I know, I know, I know what you are thinking. You’re thinking: But, murder? But, selling a child to an adult man? I perfectly understand your concerns. Nevertheless, and trust me, The Book of Memory is all about good people trying their best. I was interested in this premise before I began reading, but the book surprised and moved me with where it took the story of Memory’s past and present. This is a story about things not being what they look like, and that is a type of story I absolutely cherish.

To begin with, of course, there’s Memory herself. As an albino child in her home township of Mufakose, she is accustomed to drawing the confused (at best) and hostile (at worst) glances of those who see her. She’s a freak, an oddity, an exception in her own family, perhaps a witch or evildoer, simply because of the color (lack of color) of her skin and hair.
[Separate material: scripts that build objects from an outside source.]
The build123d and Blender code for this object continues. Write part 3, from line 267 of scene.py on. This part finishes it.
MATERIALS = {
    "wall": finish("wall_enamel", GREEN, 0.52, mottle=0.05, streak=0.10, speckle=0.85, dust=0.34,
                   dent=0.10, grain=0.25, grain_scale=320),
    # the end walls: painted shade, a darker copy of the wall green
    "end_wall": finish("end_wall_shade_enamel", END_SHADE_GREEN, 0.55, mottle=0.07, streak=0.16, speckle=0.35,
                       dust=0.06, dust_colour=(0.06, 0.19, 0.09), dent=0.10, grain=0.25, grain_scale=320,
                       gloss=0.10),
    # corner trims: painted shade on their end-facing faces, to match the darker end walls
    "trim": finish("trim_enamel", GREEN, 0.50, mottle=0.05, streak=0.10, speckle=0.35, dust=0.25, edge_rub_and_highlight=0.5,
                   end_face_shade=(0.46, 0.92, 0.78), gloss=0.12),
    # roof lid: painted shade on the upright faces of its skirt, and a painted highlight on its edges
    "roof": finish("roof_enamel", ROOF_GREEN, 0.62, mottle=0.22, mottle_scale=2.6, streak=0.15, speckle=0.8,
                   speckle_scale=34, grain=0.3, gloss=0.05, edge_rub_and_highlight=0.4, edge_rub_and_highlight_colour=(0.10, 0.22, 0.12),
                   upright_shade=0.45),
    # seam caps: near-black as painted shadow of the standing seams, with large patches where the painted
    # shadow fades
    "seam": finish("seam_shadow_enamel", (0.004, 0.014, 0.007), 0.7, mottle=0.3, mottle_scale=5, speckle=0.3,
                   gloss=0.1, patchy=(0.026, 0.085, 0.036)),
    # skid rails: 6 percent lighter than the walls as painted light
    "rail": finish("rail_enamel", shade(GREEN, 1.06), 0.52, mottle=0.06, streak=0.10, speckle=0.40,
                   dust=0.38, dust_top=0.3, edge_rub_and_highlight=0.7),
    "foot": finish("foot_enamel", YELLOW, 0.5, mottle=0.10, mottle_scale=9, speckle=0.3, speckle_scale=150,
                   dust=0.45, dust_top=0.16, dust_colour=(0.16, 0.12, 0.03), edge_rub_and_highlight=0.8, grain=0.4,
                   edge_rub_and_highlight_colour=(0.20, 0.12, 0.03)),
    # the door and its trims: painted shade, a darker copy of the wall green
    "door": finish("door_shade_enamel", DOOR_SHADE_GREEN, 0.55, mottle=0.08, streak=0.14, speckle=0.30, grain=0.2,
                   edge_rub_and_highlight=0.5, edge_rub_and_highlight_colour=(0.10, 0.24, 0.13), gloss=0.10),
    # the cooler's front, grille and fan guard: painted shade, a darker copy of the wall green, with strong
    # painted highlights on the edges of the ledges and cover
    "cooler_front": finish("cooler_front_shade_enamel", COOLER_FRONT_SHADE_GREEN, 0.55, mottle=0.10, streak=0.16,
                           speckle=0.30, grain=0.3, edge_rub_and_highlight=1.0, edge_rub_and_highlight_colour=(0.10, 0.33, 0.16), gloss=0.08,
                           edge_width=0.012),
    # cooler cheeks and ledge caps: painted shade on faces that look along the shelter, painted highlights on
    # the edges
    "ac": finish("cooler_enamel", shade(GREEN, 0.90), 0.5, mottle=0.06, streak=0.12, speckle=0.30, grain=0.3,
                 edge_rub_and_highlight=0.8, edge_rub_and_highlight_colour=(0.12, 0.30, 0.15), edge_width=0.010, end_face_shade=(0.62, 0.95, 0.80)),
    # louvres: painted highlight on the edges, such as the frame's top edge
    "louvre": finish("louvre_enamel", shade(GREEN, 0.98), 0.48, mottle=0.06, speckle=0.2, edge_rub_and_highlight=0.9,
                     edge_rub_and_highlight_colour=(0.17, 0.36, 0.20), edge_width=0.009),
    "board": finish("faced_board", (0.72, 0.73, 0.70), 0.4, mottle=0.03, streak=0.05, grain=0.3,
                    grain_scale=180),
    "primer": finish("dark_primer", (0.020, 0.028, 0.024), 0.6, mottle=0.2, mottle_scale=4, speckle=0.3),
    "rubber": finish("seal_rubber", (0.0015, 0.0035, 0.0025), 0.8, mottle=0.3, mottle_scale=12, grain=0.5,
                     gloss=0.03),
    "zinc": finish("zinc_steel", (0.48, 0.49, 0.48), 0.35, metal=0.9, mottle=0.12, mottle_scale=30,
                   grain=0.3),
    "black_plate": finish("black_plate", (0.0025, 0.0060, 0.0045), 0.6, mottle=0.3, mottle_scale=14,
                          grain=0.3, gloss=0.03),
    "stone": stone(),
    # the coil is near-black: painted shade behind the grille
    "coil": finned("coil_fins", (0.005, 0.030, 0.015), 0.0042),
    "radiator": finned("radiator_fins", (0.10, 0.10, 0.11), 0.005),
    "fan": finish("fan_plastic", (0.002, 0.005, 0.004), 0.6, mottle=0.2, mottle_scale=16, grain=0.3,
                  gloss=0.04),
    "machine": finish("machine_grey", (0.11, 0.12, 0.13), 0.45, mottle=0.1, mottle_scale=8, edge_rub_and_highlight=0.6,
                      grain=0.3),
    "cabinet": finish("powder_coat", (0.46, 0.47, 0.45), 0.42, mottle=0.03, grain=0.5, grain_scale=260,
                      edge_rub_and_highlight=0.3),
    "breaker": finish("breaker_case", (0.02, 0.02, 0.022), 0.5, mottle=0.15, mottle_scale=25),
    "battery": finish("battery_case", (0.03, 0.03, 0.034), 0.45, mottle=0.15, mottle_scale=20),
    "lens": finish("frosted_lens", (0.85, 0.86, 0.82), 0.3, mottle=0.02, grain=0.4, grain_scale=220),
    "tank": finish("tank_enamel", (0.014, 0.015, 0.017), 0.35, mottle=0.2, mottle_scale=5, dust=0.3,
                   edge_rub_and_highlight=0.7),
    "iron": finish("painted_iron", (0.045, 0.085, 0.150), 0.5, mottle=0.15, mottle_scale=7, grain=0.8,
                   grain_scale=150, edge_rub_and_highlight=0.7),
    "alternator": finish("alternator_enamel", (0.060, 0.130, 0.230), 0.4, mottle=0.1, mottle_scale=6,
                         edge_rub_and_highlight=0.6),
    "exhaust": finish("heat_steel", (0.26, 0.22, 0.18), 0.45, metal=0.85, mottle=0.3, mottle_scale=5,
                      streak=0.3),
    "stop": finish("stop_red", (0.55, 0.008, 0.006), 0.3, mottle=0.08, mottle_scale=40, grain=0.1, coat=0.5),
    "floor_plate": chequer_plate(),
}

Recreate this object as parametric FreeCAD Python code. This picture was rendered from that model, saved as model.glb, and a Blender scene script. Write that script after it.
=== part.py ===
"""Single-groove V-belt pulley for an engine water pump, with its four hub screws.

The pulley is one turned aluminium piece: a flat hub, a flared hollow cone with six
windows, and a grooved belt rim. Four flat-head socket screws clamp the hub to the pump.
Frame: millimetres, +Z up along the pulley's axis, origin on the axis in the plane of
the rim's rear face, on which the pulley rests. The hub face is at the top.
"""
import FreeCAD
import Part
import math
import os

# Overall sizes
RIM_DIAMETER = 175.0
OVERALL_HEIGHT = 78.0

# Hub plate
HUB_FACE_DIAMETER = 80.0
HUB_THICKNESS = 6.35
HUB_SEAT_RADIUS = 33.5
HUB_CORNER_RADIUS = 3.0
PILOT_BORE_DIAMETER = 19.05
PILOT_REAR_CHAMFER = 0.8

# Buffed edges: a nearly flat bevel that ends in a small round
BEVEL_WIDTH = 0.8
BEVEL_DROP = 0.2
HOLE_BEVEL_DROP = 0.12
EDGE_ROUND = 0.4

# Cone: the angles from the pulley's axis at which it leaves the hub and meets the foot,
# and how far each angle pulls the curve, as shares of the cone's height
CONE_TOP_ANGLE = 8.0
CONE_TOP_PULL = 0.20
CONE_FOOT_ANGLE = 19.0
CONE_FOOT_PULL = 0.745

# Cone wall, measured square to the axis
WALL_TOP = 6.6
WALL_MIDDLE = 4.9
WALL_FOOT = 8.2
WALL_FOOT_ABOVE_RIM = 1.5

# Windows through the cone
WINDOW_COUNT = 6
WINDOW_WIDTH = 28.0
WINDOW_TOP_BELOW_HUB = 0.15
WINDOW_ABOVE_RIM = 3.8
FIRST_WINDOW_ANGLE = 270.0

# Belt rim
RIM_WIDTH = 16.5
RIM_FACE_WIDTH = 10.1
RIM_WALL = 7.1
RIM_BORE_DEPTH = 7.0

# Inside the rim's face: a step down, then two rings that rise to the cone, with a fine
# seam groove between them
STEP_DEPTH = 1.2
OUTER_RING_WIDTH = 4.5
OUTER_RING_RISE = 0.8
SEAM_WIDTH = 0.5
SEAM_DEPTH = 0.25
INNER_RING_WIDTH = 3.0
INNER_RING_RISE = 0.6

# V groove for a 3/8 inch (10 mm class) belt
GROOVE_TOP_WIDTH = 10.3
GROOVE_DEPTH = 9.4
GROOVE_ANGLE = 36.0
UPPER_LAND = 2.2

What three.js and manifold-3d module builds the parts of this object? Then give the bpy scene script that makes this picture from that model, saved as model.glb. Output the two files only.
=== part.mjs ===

Under Lloyd’s care, she’s seen as a servant, a ward, a charity case. At the same time, although Memory herself is rarely seen for who she really is, it doesn’t make her any better at seeing the world around her clearly. Like the judges on her case, like the people of her township, like us as readers even, Memory’s vision is clouded by what she expects the world to look like.

The Book of Memory is Petina Gappah’s first novel, and it bears some of the marks of a first novel. Certain plot threads are underdeveloped, such as Memory’s doomed relationship with an artist called Zenzo, and it’s possible too much is made early on of the murdery-mystery bits of the book, considering that Lloyd’s death isn’t really the point of the book. But Gappah’s writing is wry and readable, and I fell in love with even the most minor of her characters.

Some bits I liked:

His career has risen with our country’s collapse. . . . His painting speaks truths that the government wants to hide, it is said. He is the artist exiled from his homeland because his work shows a reality before which the government flinches. None of it is true, but who cares for truth when there is a troubled homeland and tortured artists to flee from it?

It will not be possible for me to escape the past. But if I go back there, it will only be to find ways to make rich my present. To accept that there are no villains in my life, just broken people, trying to heal, stumbling in darkness and breaking each other, to find a way to forgive my father and mother, to forgive Lloyd, to find a path to my own forgiveness.